EXERCISE TASK:
Beginning at the first line of the data, print each line exactly, stopping after the line that contains "const DROP_FADE = 2;".

DATASET EXTRACT:

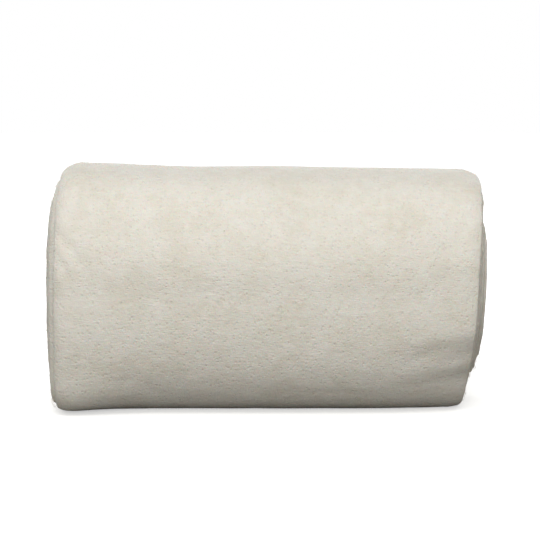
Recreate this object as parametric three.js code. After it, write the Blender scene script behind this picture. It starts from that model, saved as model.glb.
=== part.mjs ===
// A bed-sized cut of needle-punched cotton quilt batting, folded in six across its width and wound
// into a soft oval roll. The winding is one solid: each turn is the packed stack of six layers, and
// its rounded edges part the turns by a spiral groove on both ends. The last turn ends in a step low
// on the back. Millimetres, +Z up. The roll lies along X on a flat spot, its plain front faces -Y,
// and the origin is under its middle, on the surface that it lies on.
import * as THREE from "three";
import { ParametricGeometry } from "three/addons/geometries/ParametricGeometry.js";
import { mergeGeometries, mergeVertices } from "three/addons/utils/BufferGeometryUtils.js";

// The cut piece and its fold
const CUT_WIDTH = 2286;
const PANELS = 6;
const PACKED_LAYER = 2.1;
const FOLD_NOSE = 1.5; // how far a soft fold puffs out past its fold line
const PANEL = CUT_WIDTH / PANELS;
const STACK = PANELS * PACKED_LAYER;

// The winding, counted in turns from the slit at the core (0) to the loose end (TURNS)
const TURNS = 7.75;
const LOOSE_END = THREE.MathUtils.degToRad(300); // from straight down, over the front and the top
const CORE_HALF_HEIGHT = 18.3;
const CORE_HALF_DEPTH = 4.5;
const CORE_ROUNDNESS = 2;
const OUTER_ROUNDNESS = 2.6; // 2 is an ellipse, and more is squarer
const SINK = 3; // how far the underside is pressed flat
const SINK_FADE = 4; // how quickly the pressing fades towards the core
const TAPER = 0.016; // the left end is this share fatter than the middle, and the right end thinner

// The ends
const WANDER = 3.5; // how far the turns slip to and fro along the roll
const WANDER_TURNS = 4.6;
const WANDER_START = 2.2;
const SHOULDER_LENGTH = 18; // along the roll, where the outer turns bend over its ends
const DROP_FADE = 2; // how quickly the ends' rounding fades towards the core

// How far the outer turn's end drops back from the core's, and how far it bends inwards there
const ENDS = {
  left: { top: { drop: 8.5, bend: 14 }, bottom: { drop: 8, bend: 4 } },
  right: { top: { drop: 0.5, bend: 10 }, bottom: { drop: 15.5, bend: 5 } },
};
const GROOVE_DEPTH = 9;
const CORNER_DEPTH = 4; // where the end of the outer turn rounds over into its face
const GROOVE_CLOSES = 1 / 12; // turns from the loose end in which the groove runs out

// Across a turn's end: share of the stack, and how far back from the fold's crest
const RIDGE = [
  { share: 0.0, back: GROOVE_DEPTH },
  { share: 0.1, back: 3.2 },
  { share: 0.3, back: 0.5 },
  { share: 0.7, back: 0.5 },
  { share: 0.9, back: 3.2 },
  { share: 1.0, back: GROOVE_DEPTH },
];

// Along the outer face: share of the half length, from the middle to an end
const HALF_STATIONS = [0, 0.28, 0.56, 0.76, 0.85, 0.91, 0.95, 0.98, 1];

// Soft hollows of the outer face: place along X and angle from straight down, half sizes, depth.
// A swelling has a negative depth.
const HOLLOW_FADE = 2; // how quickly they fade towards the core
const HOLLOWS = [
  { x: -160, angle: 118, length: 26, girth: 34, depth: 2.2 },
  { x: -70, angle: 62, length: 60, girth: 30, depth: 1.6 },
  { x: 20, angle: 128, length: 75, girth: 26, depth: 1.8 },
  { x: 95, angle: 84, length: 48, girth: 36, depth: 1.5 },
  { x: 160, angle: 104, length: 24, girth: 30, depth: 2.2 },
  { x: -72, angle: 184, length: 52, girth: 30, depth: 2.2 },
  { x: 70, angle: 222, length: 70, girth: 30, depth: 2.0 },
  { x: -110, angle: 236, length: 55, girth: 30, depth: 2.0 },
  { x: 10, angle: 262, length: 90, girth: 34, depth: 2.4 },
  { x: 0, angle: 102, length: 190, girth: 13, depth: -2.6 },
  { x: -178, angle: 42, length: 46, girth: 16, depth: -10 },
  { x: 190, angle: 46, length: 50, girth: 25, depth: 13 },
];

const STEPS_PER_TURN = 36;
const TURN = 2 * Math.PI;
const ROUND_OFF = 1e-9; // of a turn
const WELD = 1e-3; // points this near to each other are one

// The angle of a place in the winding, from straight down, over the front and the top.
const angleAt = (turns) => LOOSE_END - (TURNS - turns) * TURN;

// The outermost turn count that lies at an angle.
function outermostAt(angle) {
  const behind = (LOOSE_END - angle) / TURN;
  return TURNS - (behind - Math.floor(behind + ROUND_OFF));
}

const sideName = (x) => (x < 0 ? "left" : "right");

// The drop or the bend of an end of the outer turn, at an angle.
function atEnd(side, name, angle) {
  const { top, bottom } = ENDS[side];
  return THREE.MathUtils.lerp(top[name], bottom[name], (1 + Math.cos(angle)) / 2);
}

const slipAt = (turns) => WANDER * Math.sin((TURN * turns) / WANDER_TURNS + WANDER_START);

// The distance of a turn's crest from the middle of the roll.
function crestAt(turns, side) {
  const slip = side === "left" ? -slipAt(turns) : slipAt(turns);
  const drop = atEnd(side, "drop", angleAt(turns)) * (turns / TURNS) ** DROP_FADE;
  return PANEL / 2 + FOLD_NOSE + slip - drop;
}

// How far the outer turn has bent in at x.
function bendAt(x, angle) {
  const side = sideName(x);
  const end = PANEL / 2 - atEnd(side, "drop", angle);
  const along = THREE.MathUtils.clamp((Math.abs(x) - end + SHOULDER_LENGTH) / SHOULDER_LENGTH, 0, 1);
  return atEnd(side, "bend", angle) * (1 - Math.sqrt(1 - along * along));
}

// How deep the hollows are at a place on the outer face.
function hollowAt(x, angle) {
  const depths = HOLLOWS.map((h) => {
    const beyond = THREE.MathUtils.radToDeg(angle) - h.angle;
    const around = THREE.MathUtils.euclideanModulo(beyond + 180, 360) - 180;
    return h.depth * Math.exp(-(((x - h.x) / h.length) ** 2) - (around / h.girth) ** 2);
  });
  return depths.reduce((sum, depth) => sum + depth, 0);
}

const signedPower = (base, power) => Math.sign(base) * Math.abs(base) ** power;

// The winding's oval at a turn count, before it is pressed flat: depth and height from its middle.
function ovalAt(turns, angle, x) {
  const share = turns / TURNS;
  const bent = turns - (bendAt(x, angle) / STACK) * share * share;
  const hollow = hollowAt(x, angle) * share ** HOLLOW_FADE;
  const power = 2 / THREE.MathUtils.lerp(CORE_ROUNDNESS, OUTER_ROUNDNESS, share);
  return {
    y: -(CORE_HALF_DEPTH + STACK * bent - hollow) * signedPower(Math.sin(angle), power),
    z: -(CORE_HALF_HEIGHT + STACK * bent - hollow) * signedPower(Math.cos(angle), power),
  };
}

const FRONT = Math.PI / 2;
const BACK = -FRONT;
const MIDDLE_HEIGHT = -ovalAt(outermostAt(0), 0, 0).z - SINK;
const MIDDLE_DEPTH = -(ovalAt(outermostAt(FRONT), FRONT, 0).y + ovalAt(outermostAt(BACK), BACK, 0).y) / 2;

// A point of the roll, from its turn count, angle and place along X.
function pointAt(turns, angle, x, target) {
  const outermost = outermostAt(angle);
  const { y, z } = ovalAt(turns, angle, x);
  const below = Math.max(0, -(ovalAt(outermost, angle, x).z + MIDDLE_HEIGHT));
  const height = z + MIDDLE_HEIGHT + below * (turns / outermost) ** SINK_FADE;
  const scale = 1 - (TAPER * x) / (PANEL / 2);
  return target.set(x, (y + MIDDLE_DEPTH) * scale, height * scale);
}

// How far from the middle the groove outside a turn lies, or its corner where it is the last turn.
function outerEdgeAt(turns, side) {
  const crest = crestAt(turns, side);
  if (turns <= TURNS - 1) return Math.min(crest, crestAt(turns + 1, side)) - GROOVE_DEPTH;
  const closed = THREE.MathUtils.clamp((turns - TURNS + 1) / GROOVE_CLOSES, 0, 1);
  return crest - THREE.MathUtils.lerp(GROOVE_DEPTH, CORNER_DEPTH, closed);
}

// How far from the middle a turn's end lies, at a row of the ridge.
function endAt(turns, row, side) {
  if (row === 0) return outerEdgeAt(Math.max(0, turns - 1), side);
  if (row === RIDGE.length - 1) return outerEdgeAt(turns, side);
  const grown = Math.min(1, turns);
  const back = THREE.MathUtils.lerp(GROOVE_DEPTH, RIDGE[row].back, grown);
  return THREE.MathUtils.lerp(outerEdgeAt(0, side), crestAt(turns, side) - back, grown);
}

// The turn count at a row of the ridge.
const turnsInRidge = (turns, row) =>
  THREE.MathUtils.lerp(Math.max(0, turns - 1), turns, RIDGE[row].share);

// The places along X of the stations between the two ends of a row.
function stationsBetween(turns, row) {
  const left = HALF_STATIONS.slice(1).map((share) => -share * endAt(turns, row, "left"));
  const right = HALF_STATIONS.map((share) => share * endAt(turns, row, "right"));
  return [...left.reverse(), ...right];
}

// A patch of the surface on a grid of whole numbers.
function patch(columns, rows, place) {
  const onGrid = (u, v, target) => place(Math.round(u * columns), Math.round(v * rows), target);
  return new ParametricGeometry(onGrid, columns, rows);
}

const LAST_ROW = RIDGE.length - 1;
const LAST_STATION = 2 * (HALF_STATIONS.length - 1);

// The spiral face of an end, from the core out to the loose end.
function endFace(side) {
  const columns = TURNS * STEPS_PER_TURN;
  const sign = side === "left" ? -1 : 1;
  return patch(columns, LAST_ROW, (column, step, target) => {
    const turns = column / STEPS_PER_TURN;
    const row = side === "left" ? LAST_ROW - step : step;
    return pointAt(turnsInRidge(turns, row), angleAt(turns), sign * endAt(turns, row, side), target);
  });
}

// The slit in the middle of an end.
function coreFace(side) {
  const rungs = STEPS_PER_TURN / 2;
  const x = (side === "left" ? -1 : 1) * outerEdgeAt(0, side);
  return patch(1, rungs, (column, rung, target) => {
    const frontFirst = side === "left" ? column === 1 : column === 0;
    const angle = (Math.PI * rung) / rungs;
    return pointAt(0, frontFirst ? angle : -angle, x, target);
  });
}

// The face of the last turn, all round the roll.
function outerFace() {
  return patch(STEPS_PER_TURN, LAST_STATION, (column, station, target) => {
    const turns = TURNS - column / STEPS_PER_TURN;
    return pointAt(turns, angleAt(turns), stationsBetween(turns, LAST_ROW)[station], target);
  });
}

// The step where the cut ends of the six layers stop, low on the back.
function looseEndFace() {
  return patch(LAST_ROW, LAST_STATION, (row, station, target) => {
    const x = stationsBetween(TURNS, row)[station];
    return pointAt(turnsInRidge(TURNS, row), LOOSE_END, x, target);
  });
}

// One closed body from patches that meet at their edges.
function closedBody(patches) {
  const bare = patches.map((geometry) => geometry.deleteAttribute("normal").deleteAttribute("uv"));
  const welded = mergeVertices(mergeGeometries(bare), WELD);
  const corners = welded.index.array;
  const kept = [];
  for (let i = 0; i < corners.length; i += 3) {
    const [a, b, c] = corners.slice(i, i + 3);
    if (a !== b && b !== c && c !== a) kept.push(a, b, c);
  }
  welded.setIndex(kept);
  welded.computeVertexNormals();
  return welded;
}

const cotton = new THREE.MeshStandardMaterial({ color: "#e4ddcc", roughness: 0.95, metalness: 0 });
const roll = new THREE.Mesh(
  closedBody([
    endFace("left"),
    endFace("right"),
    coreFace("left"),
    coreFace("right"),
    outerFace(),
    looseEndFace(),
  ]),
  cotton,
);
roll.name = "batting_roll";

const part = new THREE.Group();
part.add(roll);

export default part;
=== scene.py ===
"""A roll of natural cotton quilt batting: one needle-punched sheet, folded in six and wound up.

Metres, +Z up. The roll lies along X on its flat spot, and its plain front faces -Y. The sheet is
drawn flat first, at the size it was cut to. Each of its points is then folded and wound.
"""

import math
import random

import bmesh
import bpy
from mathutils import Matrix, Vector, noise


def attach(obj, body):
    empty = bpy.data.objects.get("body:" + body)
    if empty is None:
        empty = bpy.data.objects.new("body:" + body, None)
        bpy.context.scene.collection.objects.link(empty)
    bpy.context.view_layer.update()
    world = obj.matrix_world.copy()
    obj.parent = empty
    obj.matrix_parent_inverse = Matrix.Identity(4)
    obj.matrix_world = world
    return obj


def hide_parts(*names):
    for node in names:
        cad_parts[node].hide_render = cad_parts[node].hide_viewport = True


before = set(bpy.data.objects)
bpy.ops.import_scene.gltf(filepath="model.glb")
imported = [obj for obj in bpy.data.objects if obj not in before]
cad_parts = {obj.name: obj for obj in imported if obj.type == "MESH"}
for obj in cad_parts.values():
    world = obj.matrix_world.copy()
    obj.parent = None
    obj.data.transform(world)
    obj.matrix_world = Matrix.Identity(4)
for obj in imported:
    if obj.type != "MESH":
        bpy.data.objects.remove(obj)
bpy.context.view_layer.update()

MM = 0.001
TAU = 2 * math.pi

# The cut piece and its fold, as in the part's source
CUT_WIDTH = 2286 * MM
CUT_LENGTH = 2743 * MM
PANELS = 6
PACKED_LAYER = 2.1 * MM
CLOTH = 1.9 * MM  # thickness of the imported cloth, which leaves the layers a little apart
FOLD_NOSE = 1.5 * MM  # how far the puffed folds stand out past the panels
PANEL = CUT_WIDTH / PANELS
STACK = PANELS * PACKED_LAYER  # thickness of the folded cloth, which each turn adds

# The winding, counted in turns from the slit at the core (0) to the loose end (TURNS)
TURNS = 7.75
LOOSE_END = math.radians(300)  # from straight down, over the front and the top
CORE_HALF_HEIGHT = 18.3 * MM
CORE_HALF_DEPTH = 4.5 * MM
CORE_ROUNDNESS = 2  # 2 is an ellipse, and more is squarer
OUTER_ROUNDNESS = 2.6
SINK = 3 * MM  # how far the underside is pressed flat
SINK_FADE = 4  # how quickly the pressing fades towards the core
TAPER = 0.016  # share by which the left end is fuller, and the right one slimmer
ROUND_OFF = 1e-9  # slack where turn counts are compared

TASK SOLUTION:
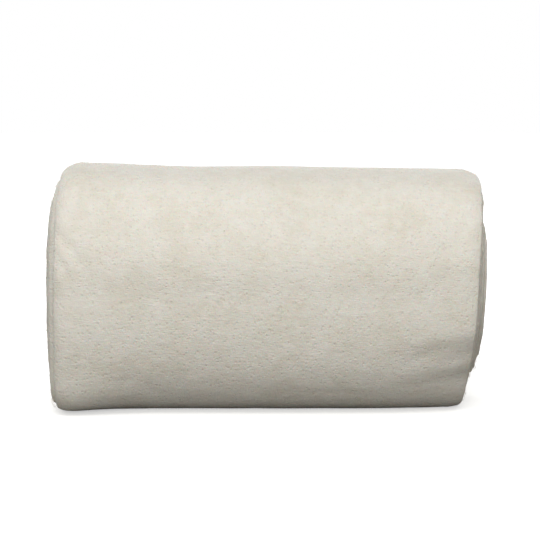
Recreate this object as parametric three.js code. After it, write the Blender scene script behind this picture. It starts from that model, saved as model.glb.
=== part.mjs ===
// A bed-sized cut of needle-punched cotton quilt batting, folded in six across its width and wound
// into a soft oval roll. The winding is one solid: each turn is the packed stack of six layers, and
// its rounded edges part the turns by a spiral groove on both ends. The last turn ends in a step low
// on the back. Millimetres, +Z up. The roll lies along X on a flat spot, its plain front faces -Y,
// and the origin is under its middle, on the surface that it lies on.
import * as THREE from "three";
import { ParametricGeometry } from "three/addons/geometries/ParametricGeometry.js";
import { mergeGeometries, mergeVertices } from "three/addons/utils/BufferGeometryUtils.js";

// The cut piece and its fold
const CUT_WIDTH = 2286;
const PANELS = 6;
const PACKED_LAYER = 2.1;
const FOLD_NOSE = 1.5; // how far a soft fold puffs out past its fold line
const PANEL = CUT_WIDTH / PANELS;
const STACK = PANELS * PACKED_LAYER;

// The winding, counted in turns from the slit at the core (0) to the loose end (TURNS)
const TURNS = 7.75;
const LOOSE_END = THREE.MathUtils.degToRad(300); // from straight down, over the front and the top
const CORE_HALF_HEIGHT = 18.3;
const CORE_HALF_DEPTH = 4.5;
const CORE_ROUNDNESS = 2;
const OUTER_ROUNDNESS = 2.6; // 2 is an ellipse, and more is squarer
const SINK = 3; // how far the underside is pressed flat
const SINK_FADE = 4; // how quickly the pressing fades towards the core
const TAPER = 0.016; // the left end is this share fatter than the middle, and the right end thinner

// The ends
const WANDER = 3.5; // how far the turns slip to and fro along the roll
const WANDER_TURNS = 4.6;
const WANDER_START = 2.2;
const SHOULDER_LENGTH = 18; // along the roll, where the outer turns bend over its ends
const DROP_FADE = 2; // how quickly the ends' rounding fades towards the core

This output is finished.